───── RAW RECORDS ─────
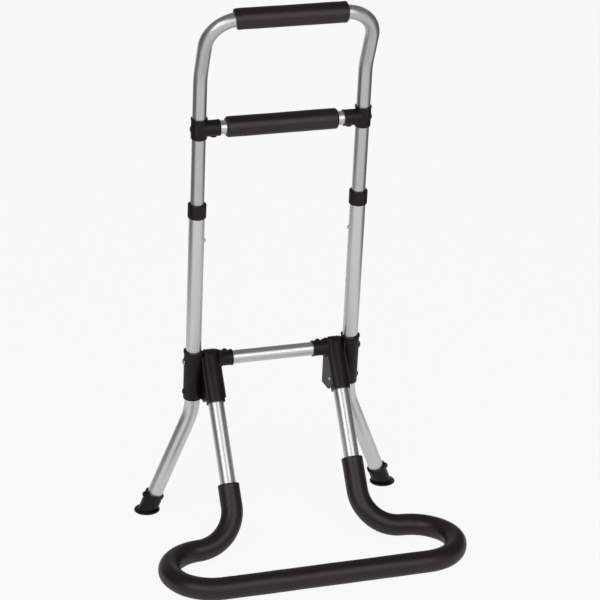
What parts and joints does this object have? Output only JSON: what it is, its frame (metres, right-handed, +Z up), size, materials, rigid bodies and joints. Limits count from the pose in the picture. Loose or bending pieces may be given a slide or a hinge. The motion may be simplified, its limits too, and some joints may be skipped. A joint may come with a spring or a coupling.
{
  "type": "couch standing aid",
  "caption": "Folding couch standing aid: leaning uprights with a height-adjustable padded handle, splayed rear legs and a padded floor loop that goes under the couch.",
  "frame": {"origin": "middle of the footprint's bounding box, on the floor", "axes": "+Z up; -Y towards the user's side, where the floor loop lies and the handle leans; +X to the right seen from the loop's side"},
  "size_m": [0.508, 0.3859, 0.8874],
  "materials": {
    "tube_aluminium": "satin anodised",
    "front_tube_aluminium": "satin anodised",
    "black_moulding": "fine moulded grain",
    "black_foam": "closed-cell foam with a soft sheen",
    "foot_rubber": "moulded rubber, slightly glossy",
    "bright_steel": "zinc plated",
    "black_steel": "black oxide",
    "bush_plastic": "natural nylon"
  },
  "bodies": {
    "rear_frame": {"upright_tube_left": "tube_aluminium", "upright_tube_right": "tube_aluminium", "rear_foot_left": "foot_rubber", "rear_foot_right": "foot_rubber", "foot_screw_left": "black_steel", "foot_screw_right": "black_steel", "height_collar_left": "black_moulding", "height_collar_right": "black_moulding", "hub_bracket_left": "black_moulding", "hub_bracket_right": "black_moulding", "bracket_screw_left": "black_steel", "bracket_screw_right": "black_steel", "pivot_bush_left": "bush_plastic", "pivot_bush_right": "bush_plastic"},
    "front_frame": {"front_loop_tube": "front_tube_aluminium", "loop_foam": "black_foam", "cross_tube": "front_tube_aluminium", "leg_sleeve_left": "black_moulding", "leg_sleeve_right": "black_moulding", "pivot_bolt_left": "bright_steel", "pivot_bolt_right": "black_steel", "pivot_nut_left": "bright_steel", "pivot_nut_right": "bright_steel", "cross_screw_left": "black_steel", "cross_screw_right": "black_steel"},
    "handle": {"handle_tube": "tube_aluminium", "lower_grip_tube": "front_tube_aluminium", "lower_grip_foam": "black_foam", "top_grip_foam": "black_foam", "grip_tee_left": "black_moulding", "grip_tee_right": "black_moulding", "tee_screw_left": "black_steel", "tee_screw_right": "black_steel", "grip_screw_left": "black_steel", "grip_screw_right": "black_steel"},
    "height_button_left": {"height_snap_clip_left": "bright_steel"},
    "height_button_right": {"height_snap_clip_right": "bright_steel"},
    "lock_button_left": {"lock_snap_clip_left": "bright_steel"},
    "lock_button_right": {"lock_snap_clip_right": "bright_steel"}
  },
  "joints": [
    {"name": "fold", "type": "hinge", "parent": "rear_frame", "child": "front_frame", "pos_m": [0, 0.13825, 0.2745], "axis": [-1, 0, 0], "range_deg": [0, 116], "deforming": ["lock_snap_clip_left", "lock_snap_clip_right"]},
    {"name": "handle_height", "type": "slide", "parent": "rear_frame", "child": "handle", "axis": [0, -0.1238, 0.9923], "range_m": [-0.096, 0.032], "deforming": ["height_snap_clip_left", "height_snap_clip_right"]},
    {"name": "height_press_left", "type": "slide", "parent": "handle", "child": "height_button_left", "axis": [-1, 0, 0], "range_m": [0, 0.0042], "stiffness_N_per_m": 600, "springref_m": -0.003},
    {"name": "height_press_right", "type": "slide", "parent": "handle", "child": "height_button_right", "axis": [1, 0, 0], "range_m": [0, 0.0042], "stiffness_N_per_m": 600, "springref_m": -0.003},
    {"name": "lock_press_left", "type": "slide", "parent": "front_frame", "child": "lock_button_left", "axis": [-1, 0, 0], "range_m": [0, 0.0042], "stiffness_N_per_m": 600, "springref_m": -0.003},
    {"name": "lock_press_right", "type": "slide", "parent": "front_frame", "child": "lock_button_right", "axis": [1, 0, 0], "range_m": [0, 0.0042], "stiffness_N_per_m": 600, "springref_m": -0.003}
  ]
}
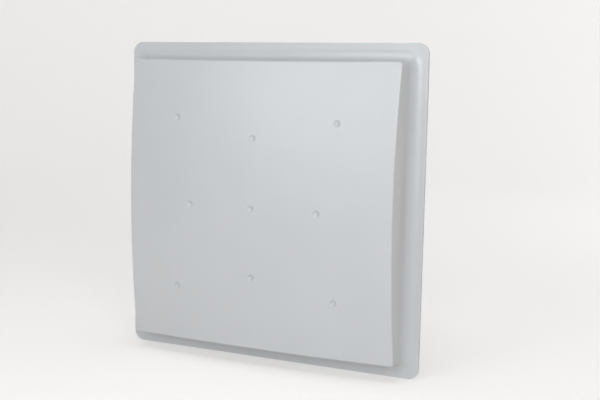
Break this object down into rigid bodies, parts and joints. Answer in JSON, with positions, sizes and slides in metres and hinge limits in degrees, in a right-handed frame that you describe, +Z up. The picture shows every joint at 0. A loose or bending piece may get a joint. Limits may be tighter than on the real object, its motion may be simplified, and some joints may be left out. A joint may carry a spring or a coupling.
{
  "type": "security gate panel antenna",
  "caption": "Square flat panel antenna for a security gate: light grey crowned plastic cover with a flat flange on a metal back plate, with rear studs and a coaxial socket.",
  "frame": {"origin": "centre of the rear face of the back plate, in the middle of the four mounting studs", "axes": "+Z up, +X to the right as the cover is seen, -Y out of the cover's front, +Y out of the rear towards the wall"},
  "size_m": [0.45, 0.0863, 0.45],
  "materials": {
    "cover_plastic": "fine satin texture, light cool grey",
    "plate_aluminium": "mill finish",
    "foam_tape": "matt",
    "post_nylon": "natural nylon",
    "brass": "turned",
    "patch_aluminium": "mill finish",
    "tinned_strip": "tinned, dull",
    "stainless_steel": "satin",
    "seal_rubber": "matt",
    "nickel_plating": "bright nickel plate",
    "white_dielectric": "waxy white",
    "gold_contact": "gold flash",
    "black_plastic": "fine texture",
    "blank_label": "satin film with an empty ruled frame, no lettering"
  },
  "bodies": {
    "root": {"centre_post": "post_nylon", "feed_probe_lower_left": "brass", "feed_probe_lower_right": "brass", "feed_probe_upper_left": "brass", "feed_probe_upper_right": "brass", "feed_strip": "tinned_strip", "mounting_studs": "stainless_steel", "patch_lower_left": "patch_aluminium", "patch_lower_right": "patch_aluminium", "patch_post_lower_left": "post_nylon", "patch_post_lower_right": "post_nylon", "patch_post_upper_left": "post_nylon", "patch_post_upper_right": "post_nylon", "patch_standoff_lower_left": "brass", "patch_standoff_lower_right": "brass", "patch_standoff_upper_left": "brass", "patch_standoff_upper_right": "brass", "patch_upper_left": "patch_aluminium", "patch_upper_right": "patch_aluminium", "perimeter_tape": "foam_tape", "post_screws": "stainless_steel", "post_seals": "seal_rubber", "radome": "cover_plastic", "rating_label": "blank_label", "reflector_plate": "plate_aluminium", "side_post_bottom": "post_nylon", "side_post_left": "post_nylon", "side_post_right": "post_nylon", "side_post_top": "post_nylon", "socket_body": "nickel_plating", "socket_contact": "gold_contact", "socket_gasket": "seal_rubber", "socket_insulator": "white_dielectric", "socket_nuts": "stainless_steel", "socket_screws": "stainless_steel", "strip_spacers": "post_nylon", "vent_membrane": "white_dielectric", "vent_plug": "black_plastic"}
  },
  "joints": []
}
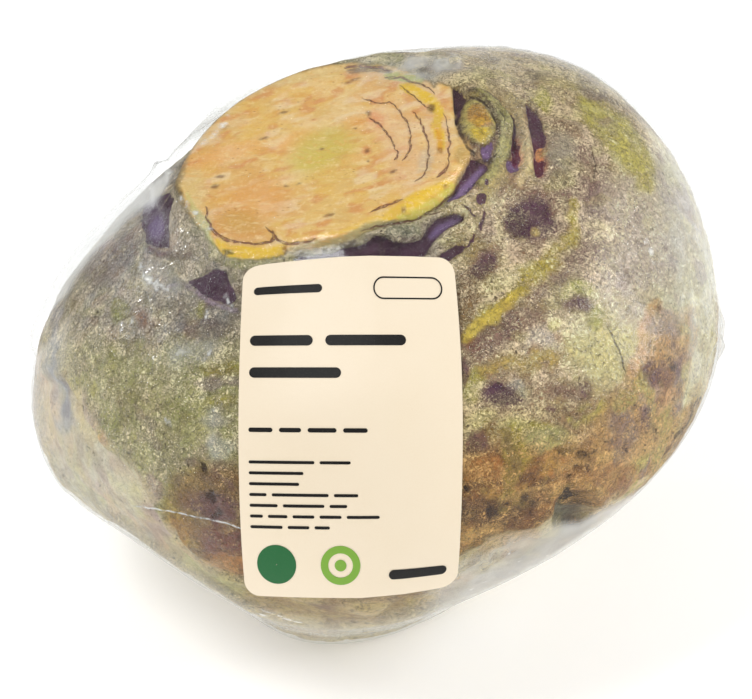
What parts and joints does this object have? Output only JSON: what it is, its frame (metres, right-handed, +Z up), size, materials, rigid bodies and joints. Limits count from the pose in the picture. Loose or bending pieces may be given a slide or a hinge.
─────
» WHAT YOU ARE ASKED TO DO:
The records above are to be copied in full, exactly as written.

» EXERCISE ANSWER:
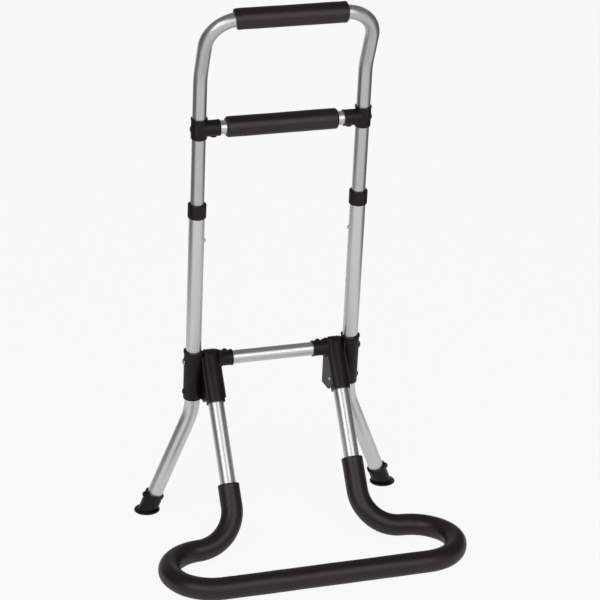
What parts and joints does this object have? Output only JSON: what it is, its frame (metres, right-handed, +Z up), size, materials, rigid bodies and joints. Limits count from the pose in the picture. Loose or bending pieces may be given a slide or a hinge. The motion may be simplified, its limits too, and some joints may be skipped. A joint may come with a spring or a coupling.
{
  "type": "couch standing aid",
  "caption": "Folding couch standing aid: leaning uprights with a height-adjustable padded handle, splayed rear legs and a padded floor loop that goes under the couch.",
  "frame": {"origin": "middle of the footprint's bounding box, on the floor", "axes": "+Z up; -Y towards the user's side, where the floor loop lies and the handle leans; +X to the right seen from the loop's side"},
  "size_m": [0.508, 0.3859, 0.8874],
  "materials": {
    "tube_aluminium": "satin anodised",
    "front_tube_aluminium": "satin anodised",
    "black_moulding": "fine moulded grain",
    "black_foam": "closed-cell foam with a soft sheen",
    "foot_rubber": "moulded rubber, slightly glossy",
    "bright_steel": "zinc plated",
    "black_steel": "black oxide",
    "bush_plastic": "natural nylon"
  },
  "bodies": {
    "rear_frame": {"upright_tube_left": "tube_aluminium", "upright_tube_right": "tube_aluminium", "rear_foot_left": "foot_rubber", "rear_foot_right": "foot_rubber", "foot_screw_left": "black_steel", "foot_screw_right": "black_steel", "height_collar_left": "black_moulding", "height_collar_right": "black_moulding", "hub_bracket_left": "black_moulding", "hub_bracket_right": "black_moulding", "bracket_screw_left": "black_steel", "bracket_screw_right": "black_steel", "pivot_bush_left": "bush_plastic", "pivot_bush_right": "bush_plastic"},
    "front_frame": {"front_loop_tube": "front_tube_aluminium", "loop_foam": "black_foam", "cross_tube": "front_tube_aluminium", "leg_sleeve_left": "black_moulding", "leg_sleeve_right": "black_moulding", "pivot_bolt_left": "bright_steel", "pivot_bolt_right": "black_steel", "pivot_nut_left": "bright_steel", "pivot_nut_right": "bright_steel", "cross_screw_left": "black_steel", "cross_screw_right": "black_steel"},
    "handle": {"handle_tube": "tube_aluminium", "lower_grip_tube": "front_tube_aluminium", "lower_grip_foam": "black_foam", "top_grip_foam": "black_foam", "grip_tee_left": "black_moulding", "grip_tee_right": "black_moulding", "tee_screw_left": "black_steel", "tee_screw_right": "black_steel", "grip_screw_left": "black_steel", "grip_screw_right": "black_steel"},
    "height_button_left": {"height_snap_clip_left": "bright_steel"},
    "height_button_right": {"height_snap_clip_right": "bright_steel"},
    "lock_button_left": {"lock_snap_clip_left": "bright_steel"},
    "lock_button_right": {"lock_snap_clip_right": "bright_steel"}
  },
  "joints": [
    {"name": "fold", "type": "hinge", "parent": "rear_frame", "child": "front_frame", "pos_m": [0, 0.13825, 0.2745], "axis": [-1, 0, 0], "range_deg": [0, 116], "deforming": ["lock_snap_clip_left", "lock_snap_clip_right"]},
    {"name": "handle_height", "type": "slide", "parent": "rear_frame", "child": "handle", "axis": [0, -0.1238, 0.9923], "range_m": [-0.096, 0.032], "deforming": ["height_snap_clip_left", "height_snap_clip_right"]},
    {"name": "height_press_left", "type": "slide", "parent": "handle", "child": "height_button_left", "axis": [-1, 0, 0], "range_m": [0, 0.0042], "stiffness_N_per_m": 600, "springref_m": -0.003},
    {"name": "height_press_right", "type": "slide", "parent": "handle", "child": "height_button_right", "axis": [1, 0, 0], "range_m": [0, 0.0042], "stiffness_N_per_m": 600, "springref_m": -0.003},
    {"name": "lock_press_left", "type": "slide", "parent": "front_frame", "child": "lock_button_left", "axis": [-1, 0, 0], "range_m": [0, 0.0042], "stiffness_N_per_m": 600, "springref_m": -0.003},
    {"name": "lock_press_right", "type": "slide", "parent": "front_frame", "child": "lock_button_right", "axis": [1, 0, 0], "range_m": [0, 0.0042], "stiffness_N_per_m": 600, "springref_m": -0.003}
  ]
}
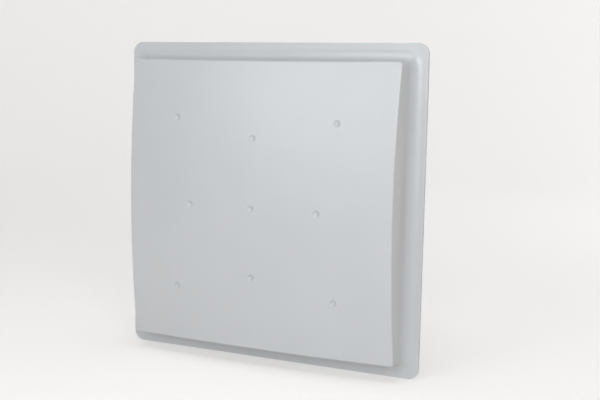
Break this object down into rigid bodies, parts and joints. Answer in JSON, with positions, sizes and slides in metres and hinge limits in degrees, in a right-handed frame that you describe, +Z up. The picture shows every joint at 0. A loose or bending piece may get a joint. Limits may be tighter than on the real object, its motion may be simplified, and some joints may be left out. A joint may carry a spring or a coupling.
{
  "type": "security gate panel antenna",
  "caption": "Square flat panel antenna for a security gate: light grey crowned plastic cover with a flat flange on a metal back plate, with rear studs and a coaxial socket.",
  "frame": {"origin": "centre of the rear face of the back plate, in the middle of the four mounting studs", "axes": "+Z up, +X to the right as the cover is seen, -Y out of the cover's front, +Y out of the rear towards the wall"},
  "size_m": [0.45, 0.0863, 0.45],
  "materials": {
    "cover_plastic": "fine satin texture, light cool grey",
    "plate_aluminium": "mill finish",
    "foam_tape": "matt",
    "post_nylon": "natural nylon",
    "brass": "turned",
    "patch_aluminium": "mill finish",
    "tinned_strip": "tinned, dull",
    "stainless_steel": "satin",
    "seal_rubber": "matt",
    "nickel_plating": "bright nickel plate",
    "white_dielectric": "waxy white",
    "gold_contact": "gold flash",
    "black_plastic": "fine texture",
    "blank_label": "satin film with an empty ruled frame, no lettering"
  },
  "bodies": {
    "root": {"centre_post": "post_nylon", "feed_probe_lower_left": "brass", "feed_probe_lower_right": "brass", "feed_probe_upper_left": "brass", "feed_probe_upper_right": "brass", "feed_strip": "tinned_strip", "mounting_studs": "stainless_steel", "patch_lower_left": "patch_aluminium", "patch_lower_right": "patch_aluminium", "patch_post_lower_left": "post_nylon", "patch_post_lower_right": "post_nylon", "patch_post_upper_left": "post_nylon", "patch_post_upper_right": "post_nylon", "patch_standoff_lower_left": "brass", "patch_standoff_lower_right": "brass", "patch_standoff_upper_left": "brass", "patch_standoff_upper_right": "brass", "patch_upper_left": "patch_aluminium", "patch_upper_right": "patch_aluminium", "perimeter_tape": "foam_tape", "post_screws": "stainless_steel", "post_seals": "seal_rubber", "radome": "cover_plastic", "rating_label": "blank_label", "reflector_plate": "plate_aluminium", "side_post_bottom": "post_nylon", "side_post_left": "post_nylon", "side_post_right": "post_nylon", "side_post_top": "post_nylon", "socket_body": "nickel_plating", "socket_contact": "gold_contact", "socket_gasket": "seal_rubber", "socket_insulator": "white_dielectric", "socket_nuts": "stainless_steel", "socket_screws": "stainless_steel", "strip_spacers": "post_nylon", "vent_membrane": "white_dielectric", "vent_plug": "black_plastic"}
  },
  "joints": []
}
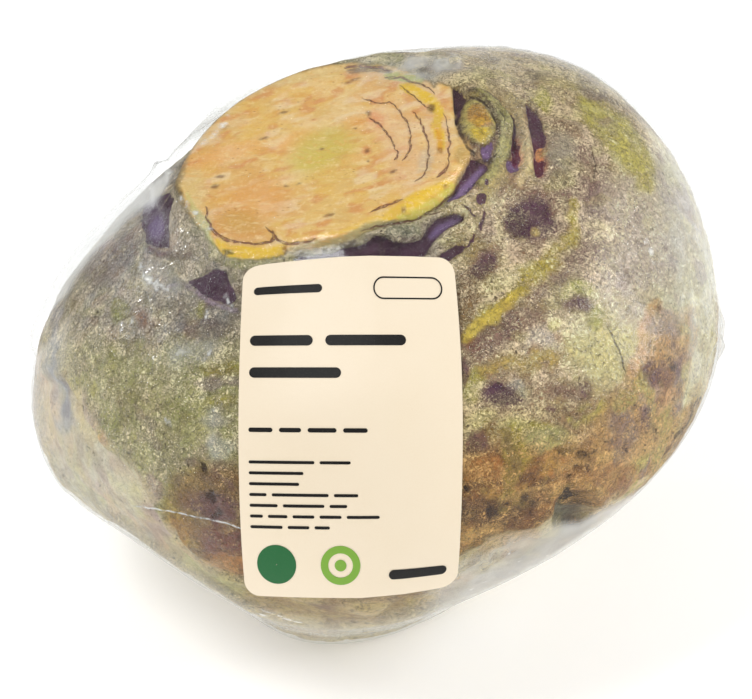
What parts and joints does this object have? Output only JSON: what it is, its frame (metres, right-handed, +Z up), size, materials, rigid bodies and joints. Limits count from the pose in the picture. Loose or bending pieces may be given a slide or a hinge.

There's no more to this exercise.